[3D code data]
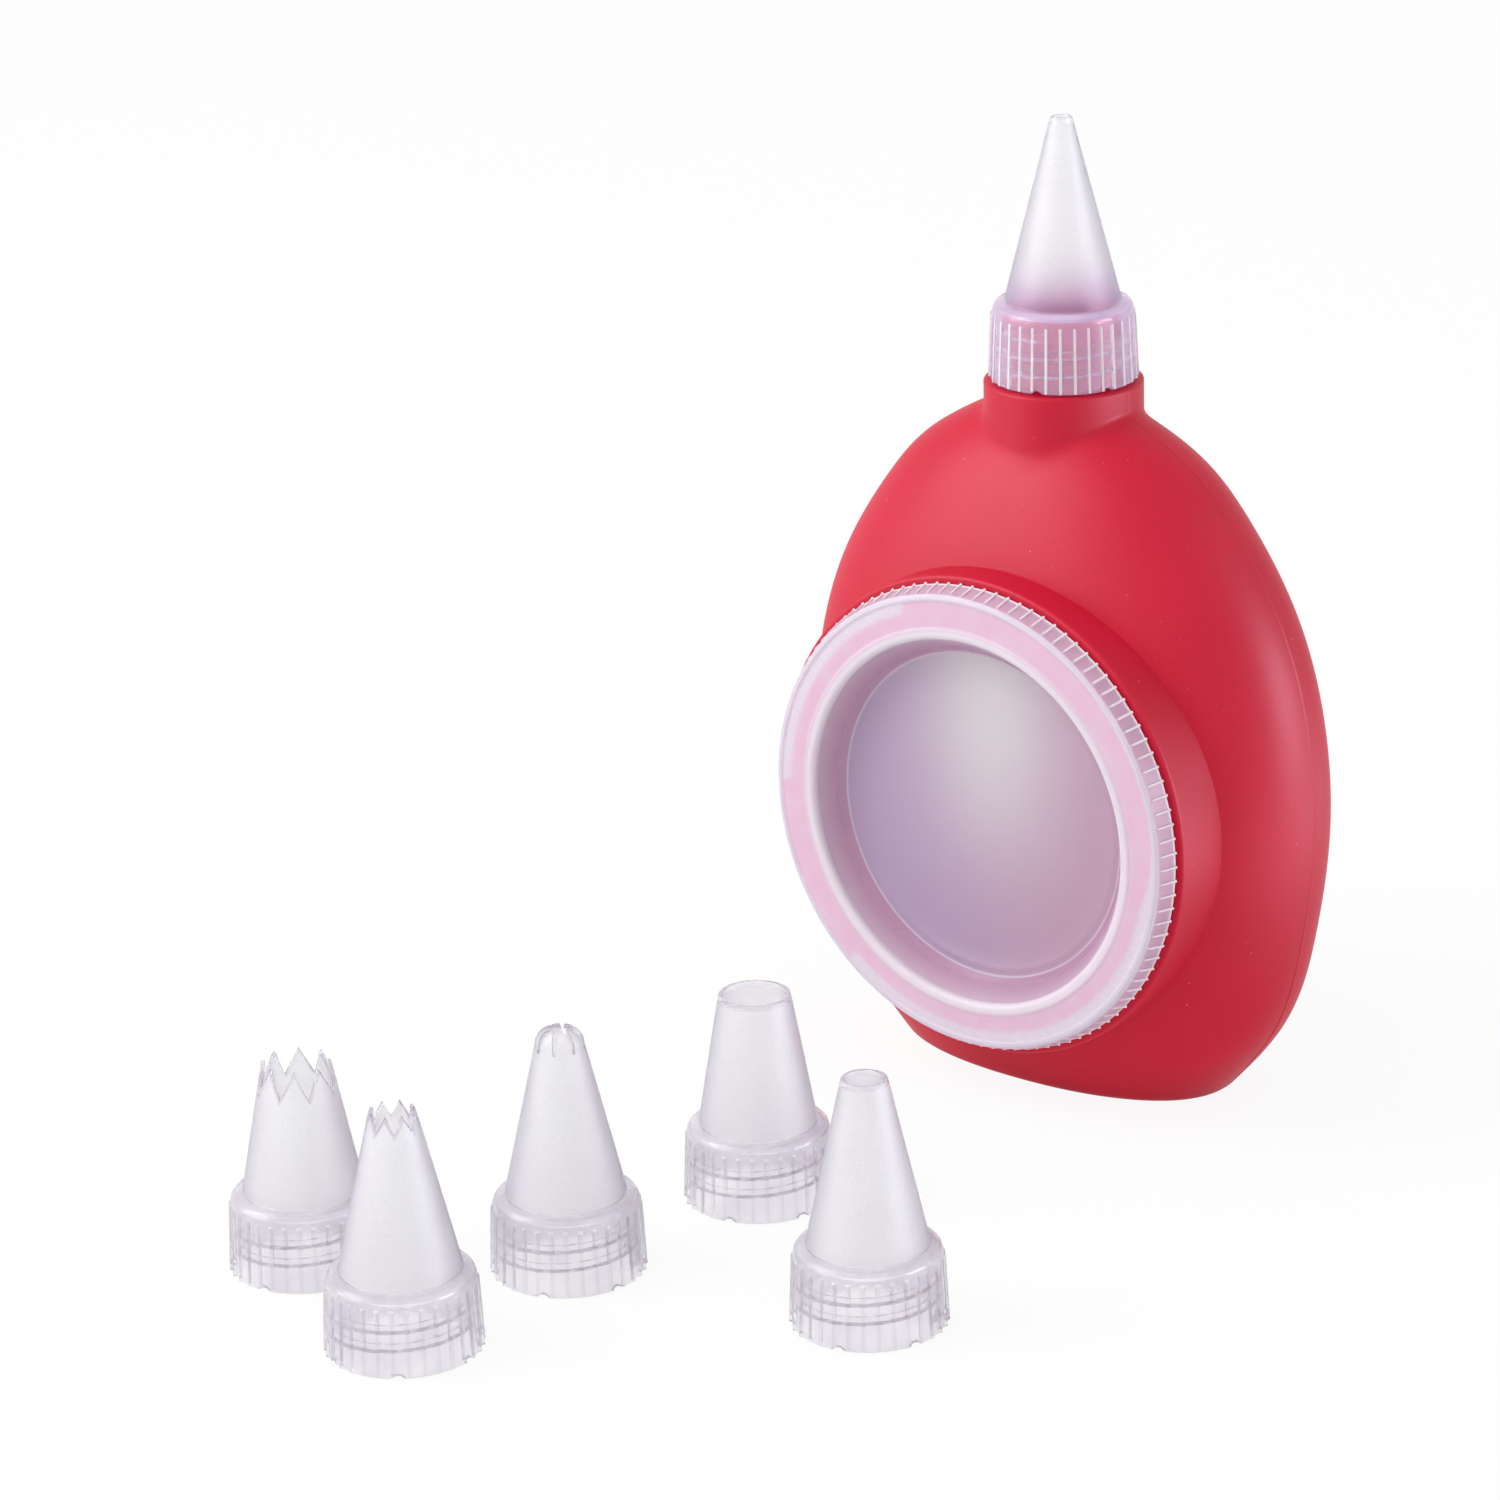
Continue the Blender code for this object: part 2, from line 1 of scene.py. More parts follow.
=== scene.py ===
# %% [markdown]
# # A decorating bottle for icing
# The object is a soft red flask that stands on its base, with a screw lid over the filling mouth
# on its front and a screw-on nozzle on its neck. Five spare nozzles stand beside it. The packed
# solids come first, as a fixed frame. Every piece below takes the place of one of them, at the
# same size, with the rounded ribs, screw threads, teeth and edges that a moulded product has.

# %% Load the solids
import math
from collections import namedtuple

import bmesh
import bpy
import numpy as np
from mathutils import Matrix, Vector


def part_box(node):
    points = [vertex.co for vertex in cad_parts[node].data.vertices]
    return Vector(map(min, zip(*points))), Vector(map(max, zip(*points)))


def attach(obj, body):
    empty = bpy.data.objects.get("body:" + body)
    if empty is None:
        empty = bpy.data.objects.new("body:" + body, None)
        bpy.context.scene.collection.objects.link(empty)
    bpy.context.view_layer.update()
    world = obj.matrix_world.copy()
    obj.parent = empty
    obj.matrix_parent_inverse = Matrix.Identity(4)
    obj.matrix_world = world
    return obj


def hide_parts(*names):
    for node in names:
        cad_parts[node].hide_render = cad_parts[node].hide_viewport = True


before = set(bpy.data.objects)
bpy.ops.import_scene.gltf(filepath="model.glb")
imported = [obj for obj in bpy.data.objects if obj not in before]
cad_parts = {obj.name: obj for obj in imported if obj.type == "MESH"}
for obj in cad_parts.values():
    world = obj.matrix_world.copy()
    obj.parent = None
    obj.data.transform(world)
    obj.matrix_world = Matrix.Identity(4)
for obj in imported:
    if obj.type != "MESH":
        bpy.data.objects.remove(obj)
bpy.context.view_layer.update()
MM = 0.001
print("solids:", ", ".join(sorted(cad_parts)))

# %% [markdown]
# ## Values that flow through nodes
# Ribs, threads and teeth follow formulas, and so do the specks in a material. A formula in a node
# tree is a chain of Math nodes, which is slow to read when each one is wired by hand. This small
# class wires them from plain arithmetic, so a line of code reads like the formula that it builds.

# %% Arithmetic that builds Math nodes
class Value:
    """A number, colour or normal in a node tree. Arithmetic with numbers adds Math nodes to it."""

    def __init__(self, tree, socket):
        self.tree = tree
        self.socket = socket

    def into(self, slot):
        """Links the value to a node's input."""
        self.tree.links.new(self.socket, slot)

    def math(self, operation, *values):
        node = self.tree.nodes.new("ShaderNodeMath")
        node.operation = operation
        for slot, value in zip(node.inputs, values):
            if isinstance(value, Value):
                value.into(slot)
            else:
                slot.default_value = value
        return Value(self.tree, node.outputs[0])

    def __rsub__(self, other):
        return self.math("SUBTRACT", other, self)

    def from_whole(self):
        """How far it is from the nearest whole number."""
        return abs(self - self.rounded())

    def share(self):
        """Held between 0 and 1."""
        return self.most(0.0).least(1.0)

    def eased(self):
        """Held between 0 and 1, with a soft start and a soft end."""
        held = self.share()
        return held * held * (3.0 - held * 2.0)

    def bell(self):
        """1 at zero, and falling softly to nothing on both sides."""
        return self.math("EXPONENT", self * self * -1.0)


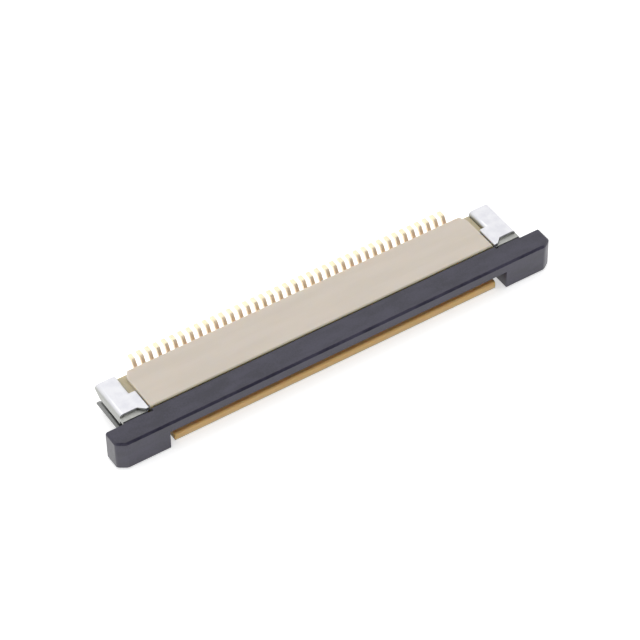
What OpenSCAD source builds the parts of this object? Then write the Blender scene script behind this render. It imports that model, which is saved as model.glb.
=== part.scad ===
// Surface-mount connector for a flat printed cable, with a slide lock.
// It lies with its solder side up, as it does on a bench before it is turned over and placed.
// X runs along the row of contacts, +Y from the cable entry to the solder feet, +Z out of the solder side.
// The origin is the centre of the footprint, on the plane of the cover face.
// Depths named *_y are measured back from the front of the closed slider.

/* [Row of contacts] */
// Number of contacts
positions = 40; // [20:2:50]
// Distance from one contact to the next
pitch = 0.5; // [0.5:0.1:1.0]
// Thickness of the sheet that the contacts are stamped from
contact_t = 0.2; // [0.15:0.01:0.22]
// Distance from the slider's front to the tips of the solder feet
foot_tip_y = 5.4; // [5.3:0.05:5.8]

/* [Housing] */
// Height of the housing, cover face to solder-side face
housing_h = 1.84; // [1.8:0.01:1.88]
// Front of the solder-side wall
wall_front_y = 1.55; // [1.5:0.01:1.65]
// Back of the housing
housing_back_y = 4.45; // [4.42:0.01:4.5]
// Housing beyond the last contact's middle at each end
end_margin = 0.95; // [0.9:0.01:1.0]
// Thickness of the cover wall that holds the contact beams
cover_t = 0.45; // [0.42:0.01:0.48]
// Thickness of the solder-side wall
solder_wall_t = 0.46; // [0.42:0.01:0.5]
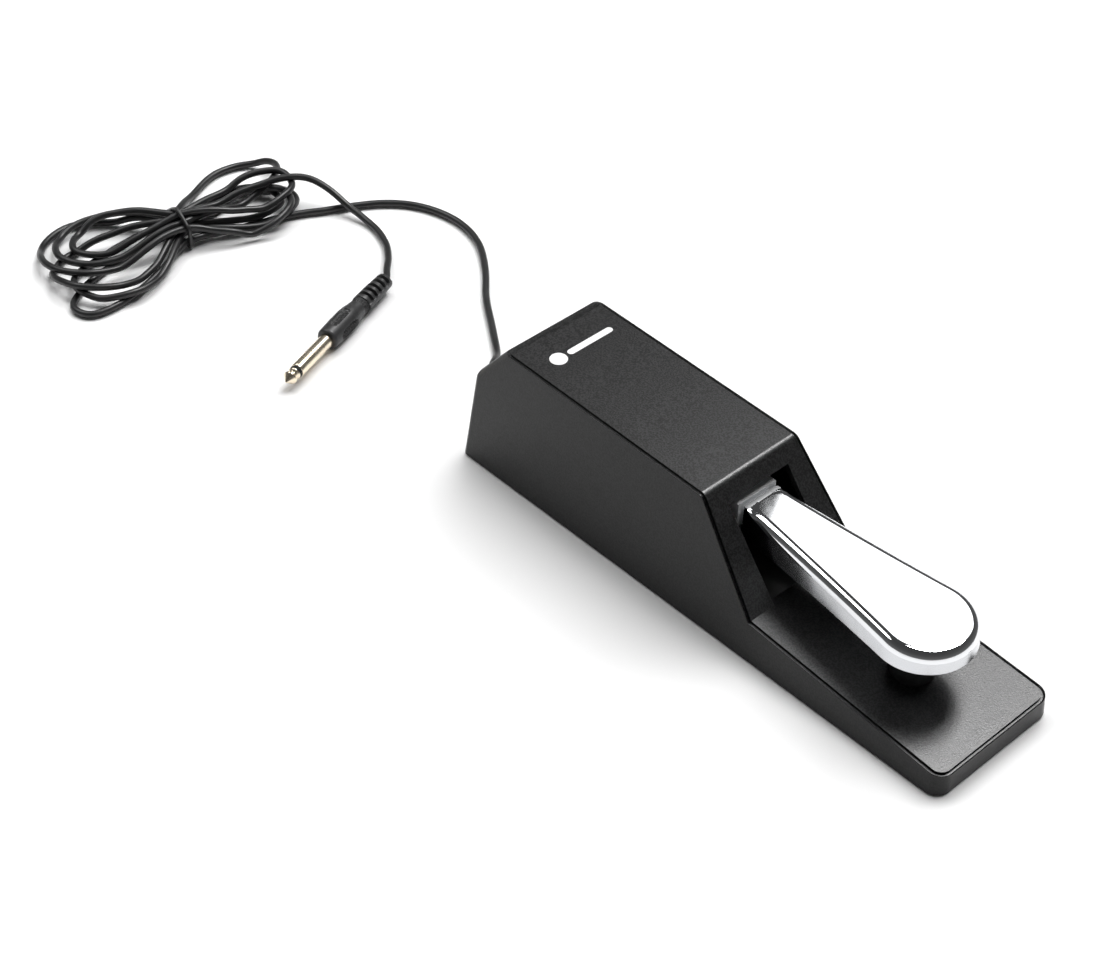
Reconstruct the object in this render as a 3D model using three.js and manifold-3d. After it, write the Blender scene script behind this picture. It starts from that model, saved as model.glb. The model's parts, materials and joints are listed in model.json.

◆ WHAT IS BEING ASKED
Nothing in the data may differ; print all of it exactly as written.

◆ EXERCISE RESPONSE
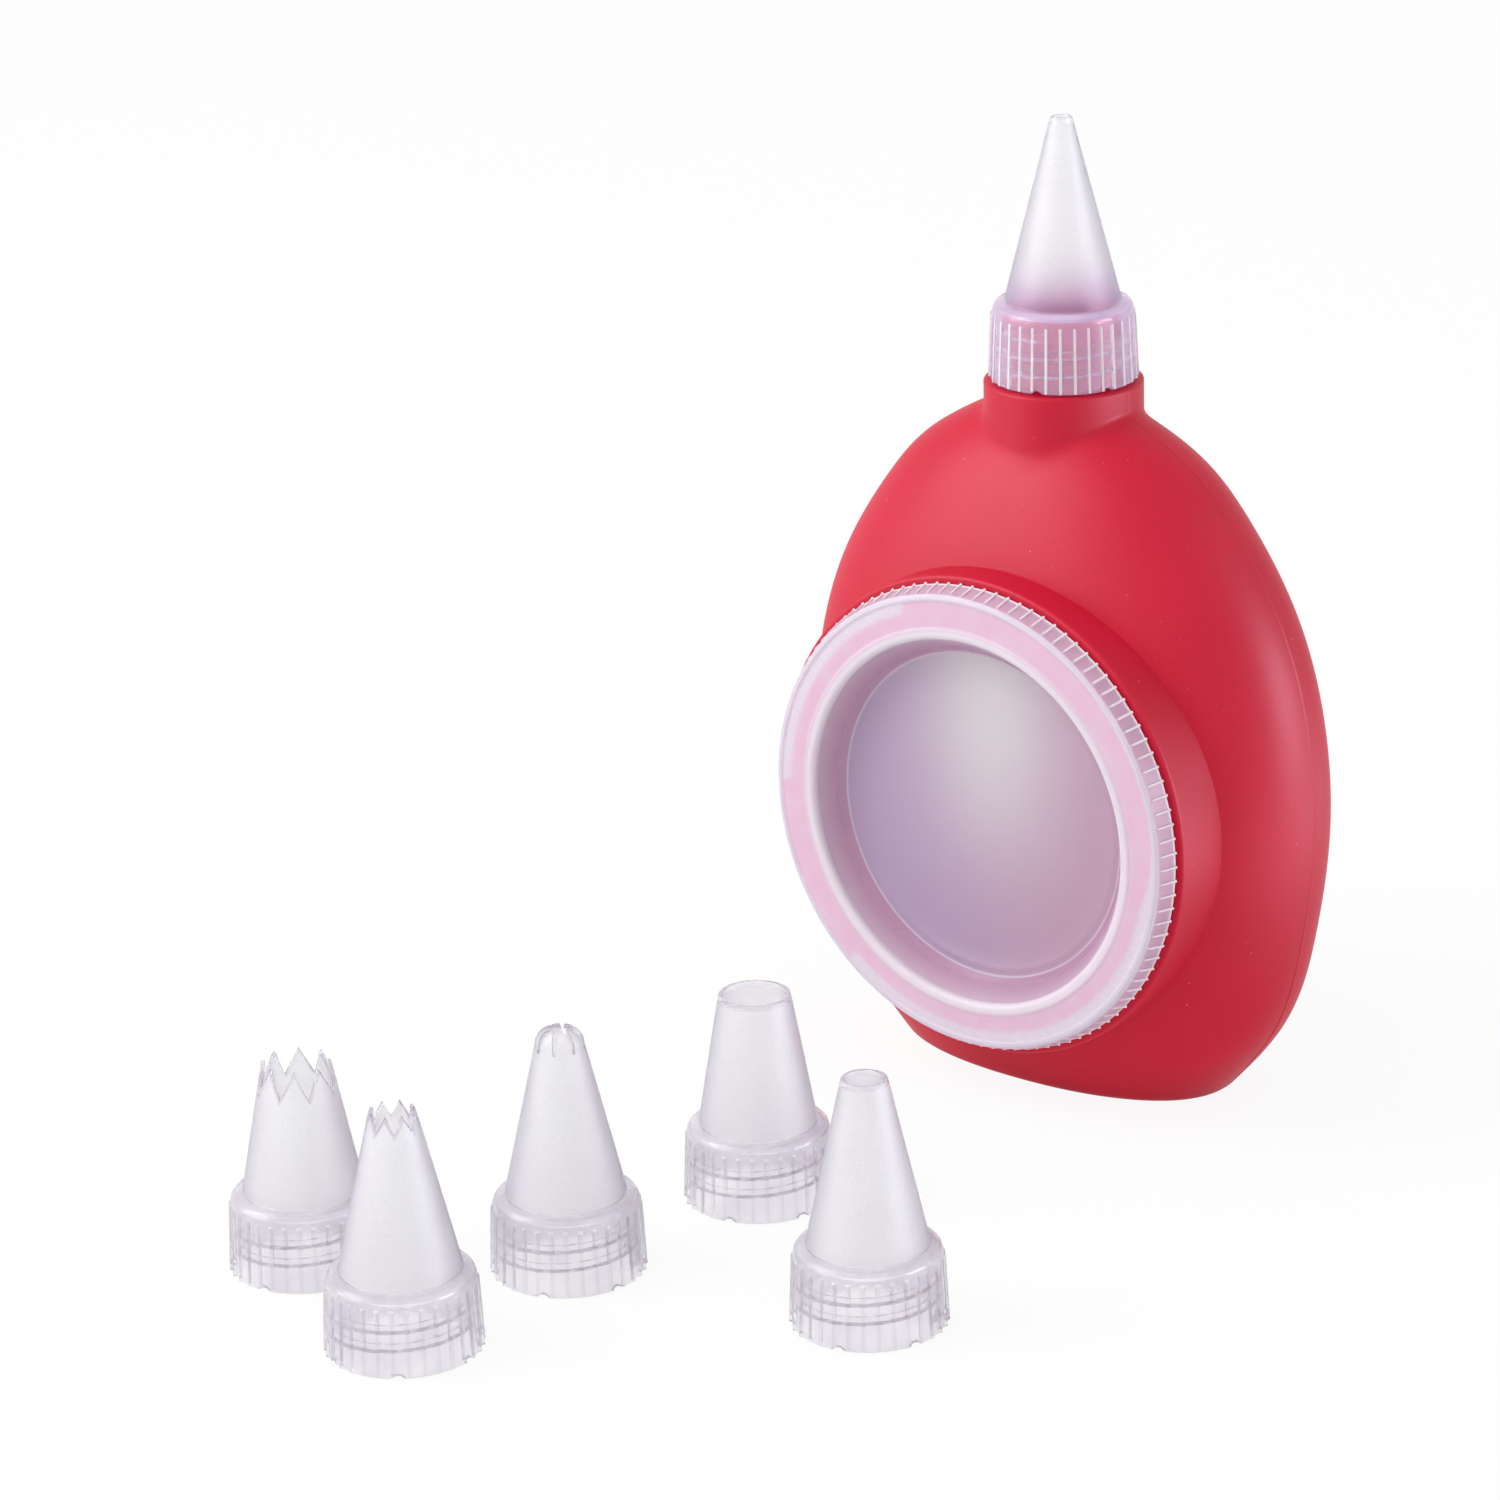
Continue the Blender code for this object: part 2, from line 1 of scene.py. More parts follow.
=== scene.py ===
# %% [markdown]
# # A decorating bottle for icing
# The object is a soft red flask that stands on its base, with a screw lid over the filling mouth
# on its front and a screw-on nozzle on its neck. Five spare nozzles stand beside it. The packed
# solids come first, as a fixed frame. Every piece below takes the place of one of them, at the
# same size, with the rounded ribs, screw threads, teeth and edges that a moulded product has.

# %% Load the solids
import math
from collections import namedtuple

import bmesh
import bpy
import numpy as np
from mathutils import Matrix, Vector


def part_box(node):
    points = [vertex.co for vertex in cad_parts[node].data.vertices]
    return Vector(map(min, zip(*points))), Vector(map(max, zip(*points)))


def attach(obj, body):
    empty = bpy.data.objects.get("body:" + body)
    if empty is None:
        empty = bpy.data.objects.new("body:" + body, None)
        bpy.context.scene.collection.objects.link(empty)
    bpy.context.view_layer.update()
    world = obj.matrix_world.copy()
    obj.parent = empty
    obj.matrix_parent_inverse = Matrix.Identity(4)
    obj.matrix_world = world
    return obj


def hide_parts(*names):
    for node in names:
        cad_parts[node].hide_render = cad_parts[node].hide_viewport = True


before = set(bpy.data.objects)
bpy.ops.import_scene.gltf(filepath="model.glb")
imported = [obj for obj in bpy.data.objects if obj not in before]
cad_parts = {obj.name: obj for obj in imported if obj.type == "MESH"}
for obj in cad_parts.values():
    world = obj.matrix_world.copy()
    obj.parent = None
    obj.data.transform(world)
    obj.matrix_world = Matrix.Identity(4)
for obj in imported:
    if obj.type != "MESH":
        bpy.data.objects.remove(obj)
bpy.context.view_layer.update()
MM = 0.001
print("solids:", ", ".join(sorted(cad_parts)))

# %% [markdown]
# ## Values that flow through nodes
# Ribs, threads and teeth follow formulas, and so do the specks in a material. A formula in a node
# tree is a chain of Math nodes, which is slow to read when each one is wired by hand. This small
# class wires them from plain arithmetic, so a line of code reads like the formula that it builds.

# %% Arithmetic that builds Math nodes
class Value:
    """A number, colour or normal in a node tree. Arithmetic with numbers adds Math nodes to it."""

    def __init__(self, tree, socket):
        self.tree = tree
        self.socket = socket

    def into(self, slot):
        """Links the value to a node's input."""
        self.tree.links.new(self.socket, slot)

    def math(self, operation, *values):
        node = self.tree.nodes.new("ShaderNodeMath")
        node.operation = operation
        for slot, value in zip(node.inputs, values):
            if isinstance(value, Value):
                value.into(slot)
            else:
                slot.default_value = value
        return Value(self.tree, node.outputs[0])

    def __rsub__(self, other):
        return self.math("SUBTRACT", other, self)

    def from_whole(self):
        """How far it is from the nearest whole number."""
        return abs(self - self.rounded())

    def share(self):
        """Held between 0 and 1."""
        return self.most(0.0).least(1.0)

    def eased(self):
        """Held between 0 and 1, with a soft start and a soft end."""
        held = self.share()
        return held * held * (3.0 - held * 2.0)

    def bell(self):
        """1 at zero, and falling softly to nothing on both sides."""
        return self.math("EXPONENT", self * self * -1.0)


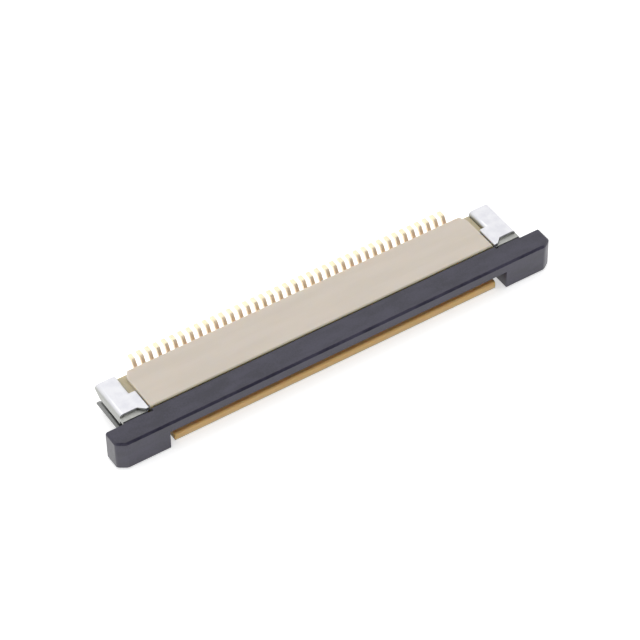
What OpenSCAD source builds the parts of this object? Then write the Blender scene script behind this render. It imports that model, which is saved as model.glb.
=== part.scad ===
// Surface-mount connector for a flat printed cable, with a slide lock.
// It lies with its solder side up, as it does on a bench before it is turned over and placed.
// X runs along the row of contacts, +Y from the cable entry to the solder feet, +Z out of the solder side.
// The origin is the centre of the footprint, on the plane of the cover face.
// Depths named *_y are measured back from the front of the closed slider.

/* [Row of contacts] */
// Number of contacts
positions = 40; // [20:2:50]
// Distance from one contact to the next
pitch = 0.5; // [0.5:0.1:1.0]
// Thickness of the sheet that the contacts are stamped from
contact_t = 0.2; // [0.15:0.01:0.22]
// Distance from the slider's front to the tips of the solder feet
foot_tip_y = 5.4; // [5.3:0.05:5.8]

/* [Housing] */
// Height of the housing, cover face to solder-side face
housing_h = 1.84; // [1.8:0.01:1.88]
// Front of the solder-side wall
wall_front_y = 1.55; // [1.5:0.01:1.65]
// Back of the housing
housing_back_y = 4.45; // [4.42:0.01:4.5]
// Housing beyond the last contact's middle at each end
end_margin = 0.95; // [0.9:0.01:1.0]
// Thickness of the cover wall that holds the contact beams
cover_t = 0.45; // [0.42:0.01:0.48]
// Thickness of the solder-side wall
solder_wall_t = 0.46; // [0.42:0.01:0.5]
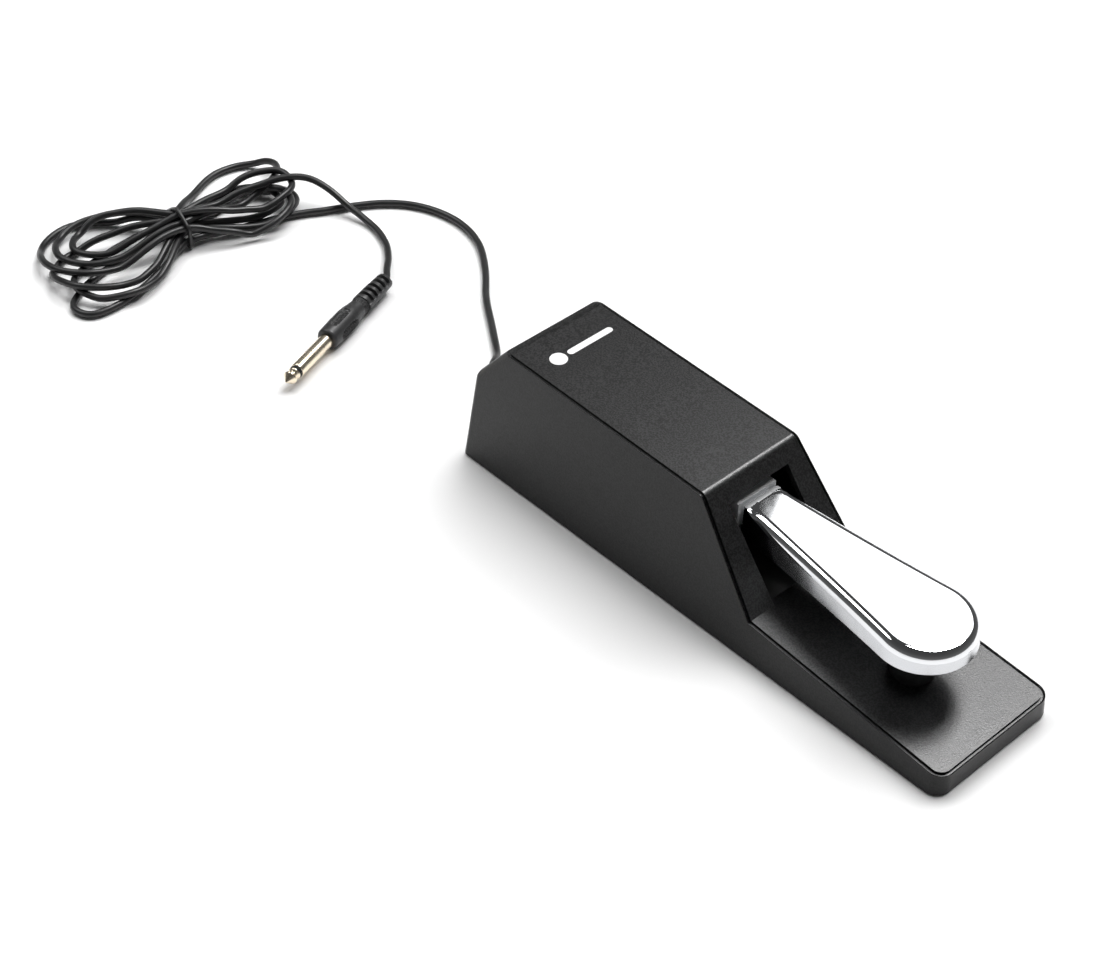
Reconstruct the object in this render as a 3D model using three.js and manifold-3d. After it, write the Blender scene script behind this picture. It starts from that model, saved as model.glb. The model's parts, materials and joints are listed in model.json.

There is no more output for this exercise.